What needs to be done:
Pull every line with the word "materials" out of the entries below.

Source material:
=======

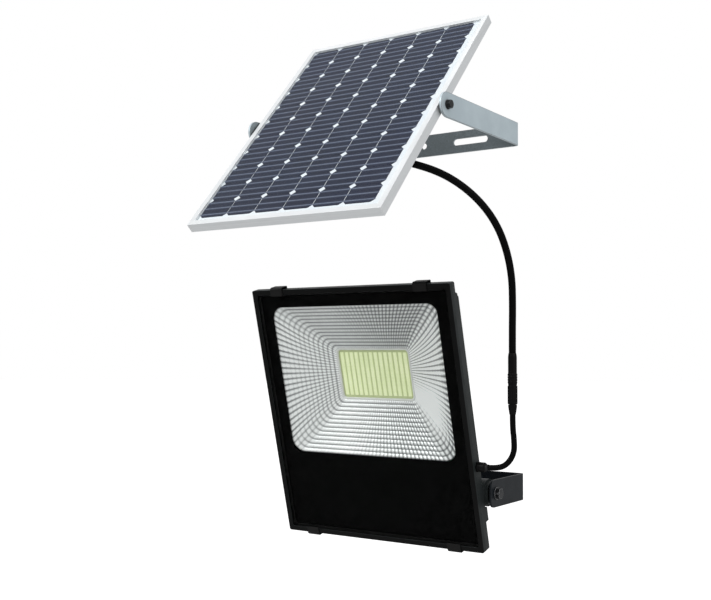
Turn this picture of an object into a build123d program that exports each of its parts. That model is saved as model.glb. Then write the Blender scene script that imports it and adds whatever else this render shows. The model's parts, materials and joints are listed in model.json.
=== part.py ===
from build123d import *
import os
from math import cos, pi, radians, sin

# Wall-mounted solar flood light: an LED lamp and a solar panel, each tilting in its own U bracket,
# joined by a cable with a waterproof connector half way.
# Millimetres, +Z up. The wall is the plane Y = 0 and the light stands out from it towards -Y.
# The origin is the middle of the lamp bracket's mounting face.
os.makedirs("parts", exist_ok=True)

# ---------------------------------------------------------------- driving dimensions
FIT = 0.05  # radial clearance of a shank in its hole
GAP = 0.1  # clearance between faces that turn on each other

# Lamp: a flat box that leans over towards its foot, seen from its front face inwards ("depth")
LAMP_PIVOT = Vector(0, -88, 0)
LAMP_LEAN = 14.9
LAMP_WIDTH, LAMP_HEIGHT, LAMP_CORNER = 320, 360.6, 2.5
LAMP_PIVOT_HEIGHT, LAMP_PIVOT_DEPTH = -108.9, 33.3
BEZEL_RIM, BEZEL_LIP, BEZEL_DEPTH, BEZEL_WALL = 7, 1.5, 6, 3
GLASS = 4
SEAL, SEAL_WIDTH = 1.5, 6
PRINT, PRINT_GAP, PRINT_ROOM = 0.1, 0.05, 1
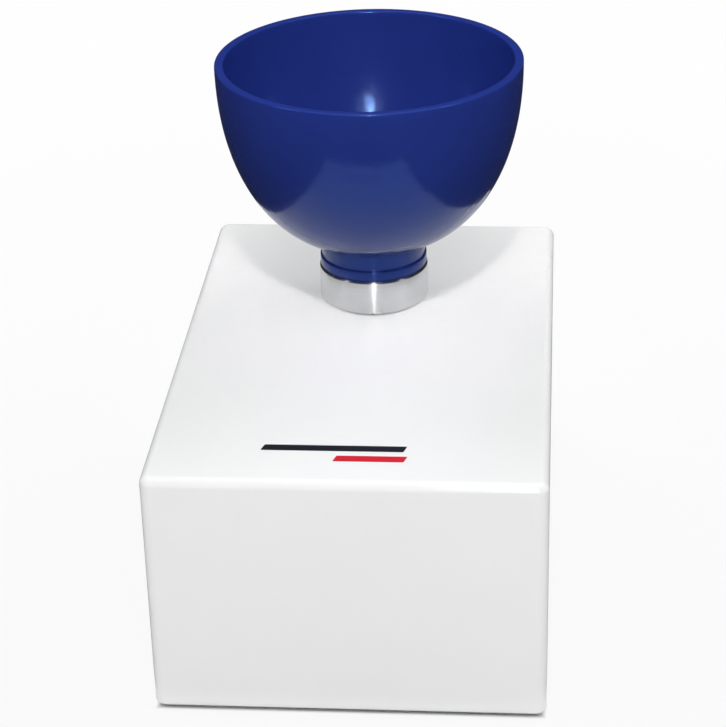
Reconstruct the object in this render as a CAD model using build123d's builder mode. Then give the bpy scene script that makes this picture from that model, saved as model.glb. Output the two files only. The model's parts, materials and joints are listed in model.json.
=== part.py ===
from build123d import *
import os
from math import asin, cos, radians, sin, sqrt

# Dental impression mixer: a belt-driven spindle in a moulded case turns a rubber mixing bowl.
# Millimetres. The origin is on the table under the middle of the case; the front faces -Y, up is +Z.

# ---------------------------------------------------------------- driving dimensions

# Case
case_width = 170.0
case_depth = 264.0
case_top = 115.0  # worktop above the table
case_lift = 1.6  # table to the case's lower edge
case_wall = 3.0
corner_radius = 5.0
inner_corner_radius = 2.0
top_edge_radius = 4.0
lower_edge_radius = 2.0
boss_radius = 5.0
boss_bite = 1.0  # how far a corner boss is sunk into both walls
boss_hole_depth = 15.0

# Base plate, feet and pillars
plate_thickness = 2.0
plate_gap = 0.5
foot_height = 3.4
foot_radius = 9.0
foot_inset = 26.0
foot_edge = 0.6
screw_recess = 0.4  # foot screw's head above the sole
foot_screw_end = 3.0  # beyond the plate
base_screw_bite = 12.0  # in the case's boss
pillar_screw_bite = 11.5  # in the pillar
pillar_x = 27.5
pillar_flats = 10.0
pillar_height = 34.6
pillar_gap = 3.0  # between a rear pillar and the driven pulley
pillar_margin = 6.5  # frame end beyond the pillar's axis
front_pillar_reach = 35.0  # front pillars ahead of the motor's axis

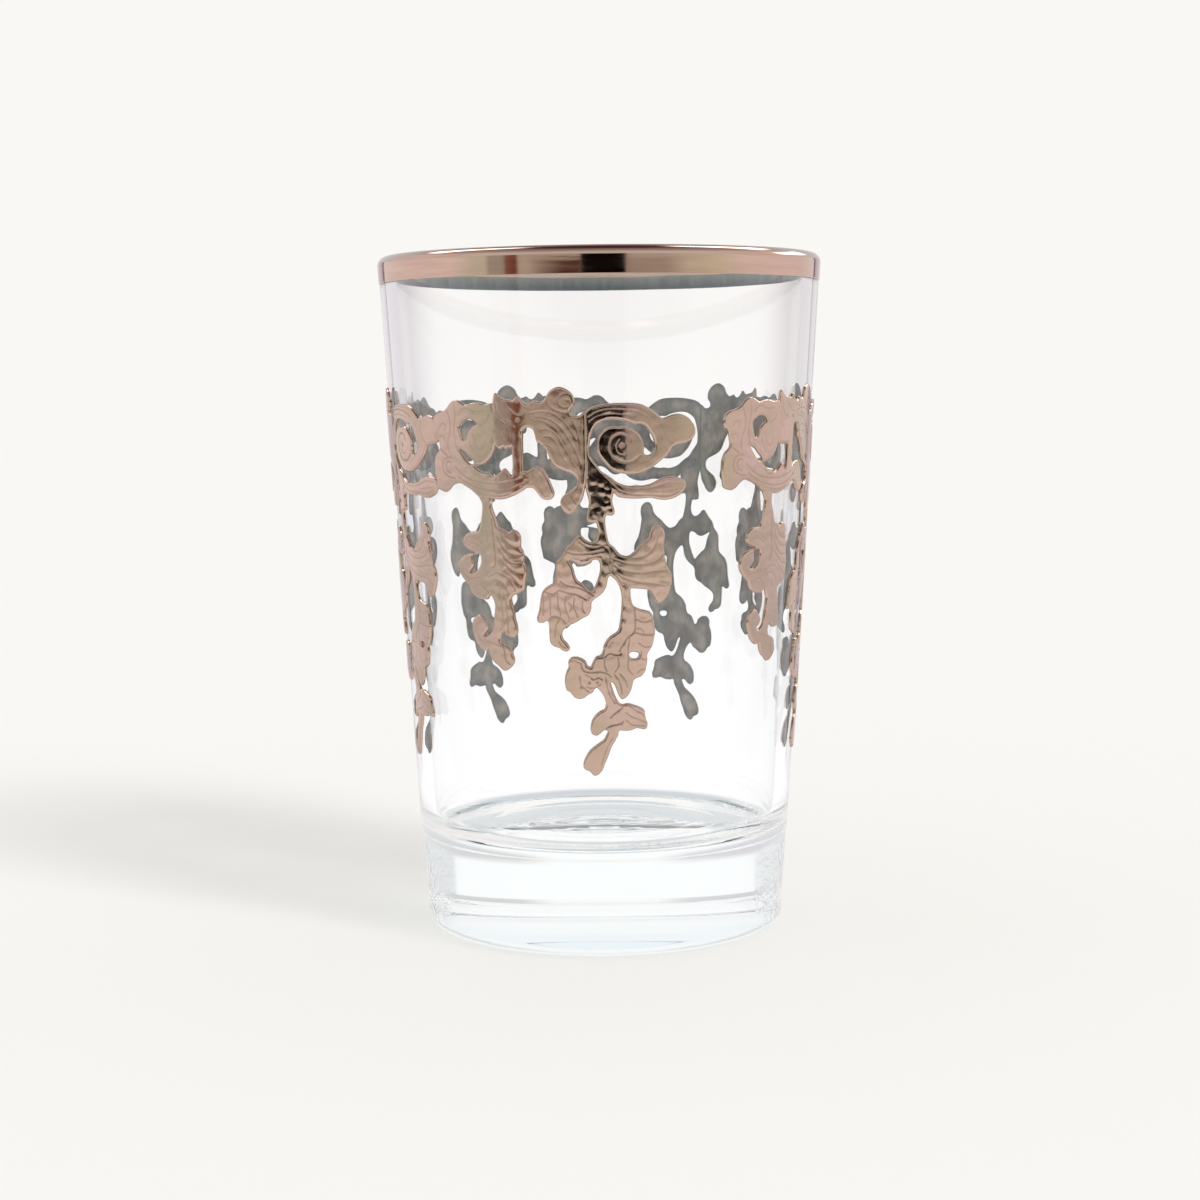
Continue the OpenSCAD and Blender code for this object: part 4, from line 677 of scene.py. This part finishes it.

=======

Expected output:
Turn this picture of an object into a build123d program that exports each of its parts. That model is saved as model.glb. Then write the Blender scene script that imports it and adds whatever else this render shows. The model's parts, materials and joints are listed in model.json.
Reconstruct the object in this render as a CAD model using build123d's builder mode. Then give the bpy scene script that makes this picture from that model, saved as model.glb. Output the two files only. The model's parts, materials and joints are listed in model.json.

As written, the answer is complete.